Thanks Hops.
The logjam is finally starting to open up and move freely on the current again. I might give myself 1 more week to be ready -- and to REST -- before the day of the move, rather than try to compress it all and run myself into the ground to be ready by a week from now.
Now, the bills are rolling in. <choke!!> My yard looks BETTER than the day I moved in here, 2 weeks after a hurricane. And while my neighbors are still waiting for the lakes in their yards to recede. I keep my head down and wear a hat, so I can't be recognized. My problems are so minor compared to theirs. The pitchforks and torches will be out... and they'll stand in front of my place... hollaring "witch!!!"
Yesterday was a day of appts "out"... so my teeth have been cleaned, I've reviewed my investments, and I voted. From the looks of the lines, and the fact one of my acquaintances the poll worker, said that there were 50 people waiting to get in when she opened the door, there is going to be a historic voter turnout number from this election.
My main investment guy is originally from Canada, and still has a cottage he spends time at in the summers. He knows exactly what is attracting me back to snow-land right now and why the possibility that I'll only have dial-up speed internet is attractive. He's an intriguing guy, might as well get that out of the way. Very smart in the ways of the world and probably very married, too. OH WELL. The local investment guy is my friend - but he's my kids' age.

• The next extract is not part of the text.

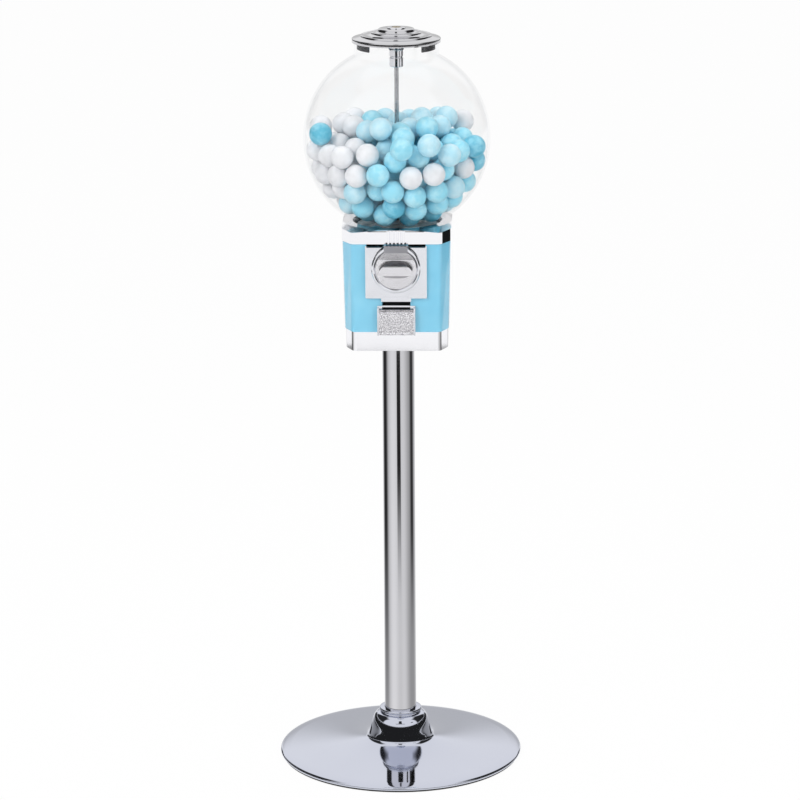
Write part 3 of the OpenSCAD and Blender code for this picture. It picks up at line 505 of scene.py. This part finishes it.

There were several impromptu conversations standing in line to vote. One thing I noticed is that NO ONE asked anyone else who they were voting for. I just love old-fashioned societies and communities.

It used to be it wasn't any more polite to ask that question than to ask how much money you made. We didn't care if our queue mates were liberals or conservatives - they were neighbors. I so enjoyed the 2 hours I waited for my turn to push the buttons.
Makes me think that people got swindled by an empty promise of "world peace & understanding" when Facebook and other things encouraged people to turn themselves, their thoughts & feelings inside out and share it all with the world. In fact, if I'm perceiving things accurately, it would seem the masses believe there's something WRONG with people who are more private and don't share every single activity and thought and bodily function with the whole world. I guess this is how we got to the world of micro-aggressions, "safe spaces", and treating normal human experience as it all were trauma.
<shakes head> If they only knew what people here had been through and WHY those terms were necessary... but then, I'm not sure a lot of the people who feel compelled to plaster themselves all over the internet CAN feel embarassment or shame... <shakes head, mutters to self, and walks back to hermit's cave...>
As usual, my planning experience allowed an extra week for having to deal with unexpected things, before my real drop-dead-line, which is Nov. 8th. - and this year election day falls on my birthday again - and for whatever reason my intuition is telling me I HAVE TO, no excuses, be moved by that day. I still have to come back here. There are things the movers can't take - and I just don't think I'm going to be able to swing rounding up a couple of guys and renting a truck BEFORE we load up for the big move. I'm trying to be flexible and just accept things like this for what it is, and realize it's probably BETTER this way.
You are absolutely right about the 6 months after, Hops. All I want to do is watch the light in this new place, from sunup to sundown, say hi to the trees and the rocks, and start to absorb the energy of the place... while I keep monkeymind busy unpacking and arranging.